I created the Survivor class in 2011, at a time when I was feeling frustrated by the career I had chosen. As a junior professor at Northwestern University, I was having premonitions of being the 68-year-old professor who teaches the same syllabus on autopilot year after year. I was looking for a forum that would allow me to talk to other people who were really interested in reality TV, and that included other fans, players, and journalists.
That desire to reach out and connect was one of the first things that set in motion my time as a contestant on Survivor’s most recent season. It also led me to where I am now, working as a reality-TV consultant in Los Angeles, having conversations with people who make shows, and trying to get them to open up to new approaches.
But back when I started teaching this stuff, I didn’t give much thought to the lives of the contestants I’d watched on Survivor or other shows. The deepening of my interest in reality TV coincided with my growing interest in social media, both as a scholar and as a user, circa 2007. I was following other academics at the time, and they were tweeting about their favorite shows — high-quality serial dramas, prestige pieces on HBO. And here I was, most excited every week to watch and talk about Survivor, with no one to talk to about it. Meanwhile, reality-TV stars, especially those who had been on Survivor, demonstrated that they were thinking about, writing about, talking about, and podcasting about reality television. These are the people I wanted to be in a conversation with — people who were having these experiences themselves, and thinking about them reflexively.
I started seeing my class and social media as very much connected — they both provided an opportunity for a form of play that is just not available that often as you become a grown-up. Social media is one area where you can still play when you’re a grown man or woman. Reality TV is another. How we behave in both realms is incredibly similar. And my engagement with the reality-TV world has completely expanded the opportunities I have to be playful, to have fun in ways that being a functioning adult in society doesn’t allow for. Games in general give us spaces where we can act out on impulses that we wouldn’t or shouldn’t otherwise indulge. On a playing field you can be aggressive, cutthroat, selfish, and results-oriented. You don’t have to make friends. In fact, it’s probably better that you don’t. Reality TV is no different. It can be healthy to have an outlet for these sorts of impulses.
When I started the casting process for Survivor, I was rebuffed at first when they said, “You’re too nice. You’re too polite.” On social media, I’m much more aggressively narcissistic, egocentric, and kind of hyperconfident-arrogant. I’ve always regarded it as a character that I’ve played. Not to say that it’s not a part of me, but it’s a side of me. This was the character they wanted to see. It became very easy for me to draw on a side of my personality that I had formally only expressed through typing on a Twitter screen, to amplify those characteristics even more to create this caricature of myself. This is not a dishonest portrayal — it’s just taking elements of my personality that I would normally only allow to come out through snark on Twitter. It felt like taking the governor off aspects of my personality that I spend a lot time trying to keep under wraps or eliminate outright in the interest of being a better friend, a better co-worker, a better partner.

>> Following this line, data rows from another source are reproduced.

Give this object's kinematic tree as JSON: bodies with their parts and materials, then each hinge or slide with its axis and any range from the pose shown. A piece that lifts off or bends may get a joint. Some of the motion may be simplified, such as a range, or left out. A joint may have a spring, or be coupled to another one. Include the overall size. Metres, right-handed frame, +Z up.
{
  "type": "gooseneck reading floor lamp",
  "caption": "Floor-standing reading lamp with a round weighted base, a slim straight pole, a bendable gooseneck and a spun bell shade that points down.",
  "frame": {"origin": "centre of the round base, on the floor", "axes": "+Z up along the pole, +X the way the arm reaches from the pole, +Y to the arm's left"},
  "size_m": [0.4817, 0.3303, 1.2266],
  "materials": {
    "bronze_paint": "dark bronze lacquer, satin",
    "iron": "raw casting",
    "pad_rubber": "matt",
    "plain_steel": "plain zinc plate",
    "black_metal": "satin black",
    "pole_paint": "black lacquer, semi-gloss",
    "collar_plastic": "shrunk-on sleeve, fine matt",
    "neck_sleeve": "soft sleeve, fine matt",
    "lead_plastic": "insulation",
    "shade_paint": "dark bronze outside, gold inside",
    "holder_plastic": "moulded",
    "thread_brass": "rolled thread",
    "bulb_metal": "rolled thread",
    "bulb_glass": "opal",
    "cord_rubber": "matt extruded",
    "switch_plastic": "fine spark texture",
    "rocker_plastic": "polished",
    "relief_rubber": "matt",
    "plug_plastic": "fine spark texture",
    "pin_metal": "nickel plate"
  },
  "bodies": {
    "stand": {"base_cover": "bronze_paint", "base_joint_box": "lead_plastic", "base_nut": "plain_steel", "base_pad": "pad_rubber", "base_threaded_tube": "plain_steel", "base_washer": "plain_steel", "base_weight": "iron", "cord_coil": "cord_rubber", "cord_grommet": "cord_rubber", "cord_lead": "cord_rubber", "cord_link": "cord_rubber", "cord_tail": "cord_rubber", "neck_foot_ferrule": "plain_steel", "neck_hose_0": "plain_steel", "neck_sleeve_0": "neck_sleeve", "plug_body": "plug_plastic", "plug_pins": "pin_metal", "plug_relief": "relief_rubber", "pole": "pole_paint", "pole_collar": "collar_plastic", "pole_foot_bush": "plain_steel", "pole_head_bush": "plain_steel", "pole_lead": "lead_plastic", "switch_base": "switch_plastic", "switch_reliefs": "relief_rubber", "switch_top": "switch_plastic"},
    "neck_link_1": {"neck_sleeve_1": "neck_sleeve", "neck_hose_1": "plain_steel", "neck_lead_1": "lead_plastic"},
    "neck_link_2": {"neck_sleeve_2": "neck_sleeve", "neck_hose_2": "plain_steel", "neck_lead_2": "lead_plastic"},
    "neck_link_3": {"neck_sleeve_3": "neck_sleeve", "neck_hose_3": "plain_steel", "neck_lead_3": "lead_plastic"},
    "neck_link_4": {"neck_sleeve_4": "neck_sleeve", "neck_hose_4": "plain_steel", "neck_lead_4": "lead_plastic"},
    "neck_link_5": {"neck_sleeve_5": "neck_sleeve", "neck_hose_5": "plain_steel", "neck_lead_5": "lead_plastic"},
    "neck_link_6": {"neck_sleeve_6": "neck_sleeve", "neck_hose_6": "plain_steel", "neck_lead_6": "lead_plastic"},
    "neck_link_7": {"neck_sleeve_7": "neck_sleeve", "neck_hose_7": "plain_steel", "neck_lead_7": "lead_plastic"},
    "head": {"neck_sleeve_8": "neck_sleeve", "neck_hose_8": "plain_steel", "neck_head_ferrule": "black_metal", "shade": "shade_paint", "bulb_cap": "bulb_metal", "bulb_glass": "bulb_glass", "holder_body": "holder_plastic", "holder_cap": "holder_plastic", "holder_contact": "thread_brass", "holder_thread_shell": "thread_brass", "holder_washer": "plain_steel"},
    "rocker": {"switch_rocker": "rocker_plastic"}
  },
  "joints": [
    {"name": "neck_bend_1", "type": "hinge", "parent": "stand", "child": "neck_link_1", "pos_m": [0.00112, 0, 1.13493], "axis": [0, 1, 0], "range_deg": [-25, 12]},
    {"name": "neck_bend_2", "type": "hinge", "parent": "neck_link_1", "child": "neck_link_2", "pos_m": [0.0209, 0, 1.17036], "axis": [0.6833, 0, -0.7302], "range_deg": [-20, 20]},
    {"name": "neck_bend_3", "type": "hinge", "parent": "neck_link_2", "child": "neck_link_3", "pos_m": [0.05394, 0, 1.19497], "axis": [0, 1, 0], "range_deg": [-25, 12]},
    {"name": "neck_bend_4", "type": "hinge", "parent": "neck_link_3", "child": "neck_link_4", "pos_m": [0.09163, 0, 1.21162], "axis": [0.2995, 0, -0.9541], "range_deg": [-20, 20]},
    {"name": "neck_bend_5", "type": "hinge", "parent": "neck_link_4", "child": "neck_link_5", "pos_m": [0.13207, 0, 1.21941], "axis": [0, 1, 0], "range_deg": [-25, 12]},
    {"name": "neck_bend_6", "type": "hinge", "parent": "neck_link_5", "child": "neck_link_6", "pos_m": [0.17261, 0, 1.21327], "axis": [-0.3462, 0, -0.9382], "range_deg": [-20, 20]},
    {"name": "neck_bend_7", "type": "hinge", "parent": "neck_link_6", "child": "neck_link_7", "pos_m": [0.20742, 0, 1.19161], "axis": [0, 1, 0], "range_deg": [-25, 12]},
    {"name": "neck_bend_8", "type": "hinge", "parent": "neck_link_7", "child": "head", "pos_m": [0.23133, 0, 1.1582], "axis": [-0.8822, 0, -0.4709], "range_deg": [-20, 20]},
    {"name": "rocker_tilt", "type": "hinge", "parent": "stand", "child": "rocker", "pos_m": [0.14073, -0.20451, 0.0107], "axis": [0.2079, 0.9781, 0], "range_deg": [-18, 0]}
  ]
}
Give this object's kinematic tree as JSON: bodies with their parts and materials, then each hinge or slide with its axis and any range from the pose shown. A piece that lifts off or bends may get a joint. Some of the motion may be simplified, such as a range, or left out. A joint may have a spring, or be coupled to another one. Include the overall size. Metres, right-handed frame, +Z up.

When the show aired, people were calling it one of the worst seasons ever. I was portrayed in a humiliating light. I don’t think that’s an exaggeration or me being overly sensitive. And it’s not me taking objection, either. There’s a classic Survivor pre-merge episode structure where there is an arrogant guy who thinks he knows everything and gets his comeuppance. In season 29, it was Drew Christy. In season 30, it was me. It was to a T, that template playing itself out again. That’s always a great episode. If I can take any satisfaction from my experience, I think my episode is one of the better pre-merge episodes. It was at the expense of my dignity, but it made for good TV.
Watching the season back at home months later, though, I felt disappointed that viewers weren’t staying open-minded enough, that they were taking everything at face value. In retrospect, it’s kind of unreasonable for me to say, “If you knew the real story, you’d like this more, or you’d like him more, or you’d like me more.” (My ability to be harshly critical of the show was also challenged by this new appreciation I had for just how much it took to do the simplest thing on that show. The amount of man and woman hours that went into setting up a simple confessional interview alone. This made me possessively sensitive about audience and critical reaction to the season.) Even for myself, the only way that I really could watch some of the episodes I was on was to just look at myself as a two-dimensional character and derive some enjoyment from that. Because if I allowed myself to connect what I was seeing and hearing back to myself, it was really painful in many instances.
But what was most difficult was seeing people I knew, and in some instances, people I considered to be my friends, eliminate everything they knew about me based on all our other interactions. I had a few people attempt to connect things they had seen onscreen to parts of my history in ways that I felt were really disconcerting. In other words, not aspects of my life that were public or that I was comfortable with sharing, but private aspects of my life — which then became a talking point in a podcast or a cast preview — where people were claiming some kind of expertise on me because one time we had had a deep, confessional phone call. And now that information was playing into how this person was talking about my character.
All that said, I come away from the experience positively. Even though some of the people around me came away from it with a smaller view of me, I left it with a better sense of self. It gave me a place to express a side of my personality that society doesn’t allow us to express. The key is making sure that you only indulge these parts of yourself inside the confines of the game. Play Survivor on the island, not in your everyday life. The worst sort of reality-TV people are the ones who don’t respect those boundaries: The ones who backstab and scheme and blindside in real life, and the ones who are incapable of leaving the game behind, and thus become bitter and vindictive toward one another, even when there isn’t a million dollars at stake. Having an outlet like the show, or even Twitter, lets me channel these impulses in a way that allows me to be a more balanced person in my offscreen life. In the end, the most positive part of my experience has less to do with Survivor than it does with who I am.